Die größte Herausforderung liegt in einer Gefährdung des wissenschaftlichen Ethos. Diese Herausforderung werden wir nicht als Gegenstand politischer Auseinandersetzung erleben. Die Gefährdung findet vielmehr in der Existenz der zahlreichen Ethik-Kommissionen und Ethik-Räte einen gewissen institutionellen Widerhall, aber sie ist mit dem amtlichen Statuieren ethischer Grundsätze allein nicht aufzuhalten.
Die Rolle der Ethik-Kommissionen
Ob und wie denn solche Grundsätze denkbar sind, wäre ja erst noch die Frage. Verhaltenskodizes, Compliance-Bekenntnisse, Best-Practice-Papiere und Hochglanz-Leitbilder ersetzen die Antwort schon deshalb nicht, weil sie die Grundsatzfrage nach der Existenz ethischer Grundsätze gar nicht stellen. Oft genug erschöpfen sich die Berichte und Empfehlungen der öffentlichen Ethik- Einrichtungen in praktischen Ratschlägen, die das Niveau banaler Vereinsregeln kaum erreichen. Ethik in der Wissenschaft verlangt nach mehr: nach einer Reflexion des Ethik-Begriffs unter den Bedingungen einer entmystifizierten Wissenschaft, nach methodischer Stringenz und inhaltlicher Konsistenz und erst dann nach praktischen Verhaltensanweisungen.

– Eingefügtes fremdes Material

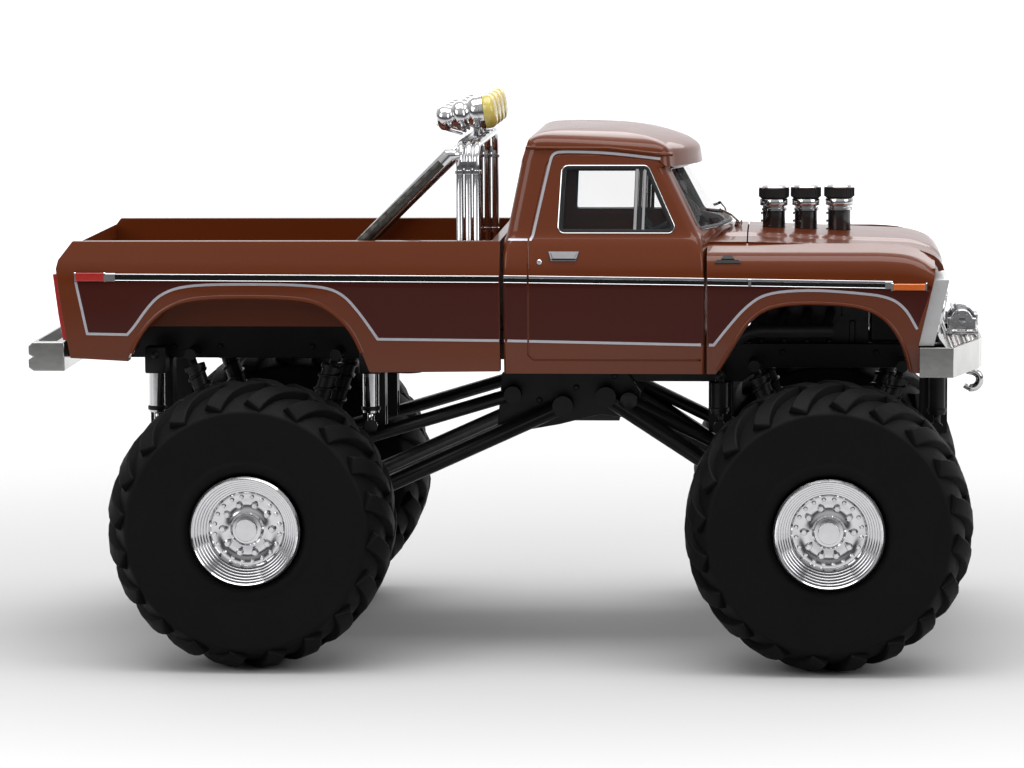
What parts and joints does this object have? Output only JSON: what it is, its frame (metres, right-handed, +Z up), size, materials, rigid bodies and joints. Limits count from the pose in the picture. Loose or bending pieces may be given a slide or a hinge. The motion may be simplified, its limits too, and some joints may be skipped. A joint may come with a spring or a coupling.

Nur so ist Ethik in der Wissenschaft vorstellbar, nur als wissenschaftlich fundierte Ethik vermag sie in der Wissenschaft Akzeptanz zu finden und Orientierung zu geben. Verstehen Sie mich nicht falsch: Mir geht es nicht darum, die Arbeit der Ethik-Kommissionen oder die ihrer Mitglieder zu kritisieren. Kritik verdienen die erteilten Aufträge und Einsetzungsbeschlüsse. Die kollegiale Zusammensetzung der Kommissionen soll wissenschaftliche und gesellschaftliche Vielfalt abbilden, aber ist Ethik ein Produkt von gesellschaftlichen Mehrheitsüberzeugungen? Ihr gesammelter Sachverstand soll für ethische Autorität bürgen, aber dienen die Kommissionen letztlich nicht doch nur dem politischen System als Legitimationsersatz? In einzelnen Fällen sollen die Kommissionen nur, oder wie es auch heißt: "vornehmlich", auf einem besonders ethikrelevanten Feld, namentlich den Lebenswissenschaften, tätig sein. Aber verkommt mit dieser Einschränkung nicht die Arbeit des Gremiums zum Ethik-Service des Fachgesetzgebers? Die Ethik-Kommissionen soll und wird es weiterhin geben - hoffentlich. Hoffentlich reift aber auch die Erkenntnis, dass sie alleine der zunehmenden Gefährdung des wissenschaftlichen Ethos nicht Einhalt gebieten können. Dazu ist mehr erforderlich. Um dieser Gefährdung zu begegnen, sind wir alle gefordert.
Fehlendes ethisches Bewusstsein
Dass eine gefährliche Schieflage entsteht, Veränderungen im Gange sind, offenbart sich durchaus öffentlichkeitswirksam schon im vereinzelten Fehlverhalten einzelner Wissenschaftler, die auf betrügerische Weise nach wissenschaftlichem Glanz ohne wissenschaftliche Tiefe streben. Plagiate, Datenmanipulationen und Titelhandel sind die traurigen Stichworte, die als Schlagzeilen ins Auge springen. Der Wandel zeigt sich aber auch mittelbar im beruflichen Verhalten von Absolventen, die eine wissenschaftliche Sozialisation erlebt haben.
Seit der Wirtschafts- und Finanzkrise wissen wir von gierigen Managern, denen ein ethisches Bewusstsein nicht abhanden kommen konnte, weil sie es nie hatten. Wir hören von britischen Ärzten, die sich von Frauen mit unerfülltem Kinderwunsch für jede künstliche Befruchtung mit einer Eizelle bezahlen lassen, die sie dann für Klon-Experimente verwenden. Sie alle sind wissenschaftlich ausgebildet. Wir müssen uns mit kommerziellen "Promotionsberatern" auseinandersetzen, die in einer juristischen Grauzone, oft genug aber auch schlichtweg illegal, ihr Unwesen treiben. Die Beispiele ließen sich fortsetzen.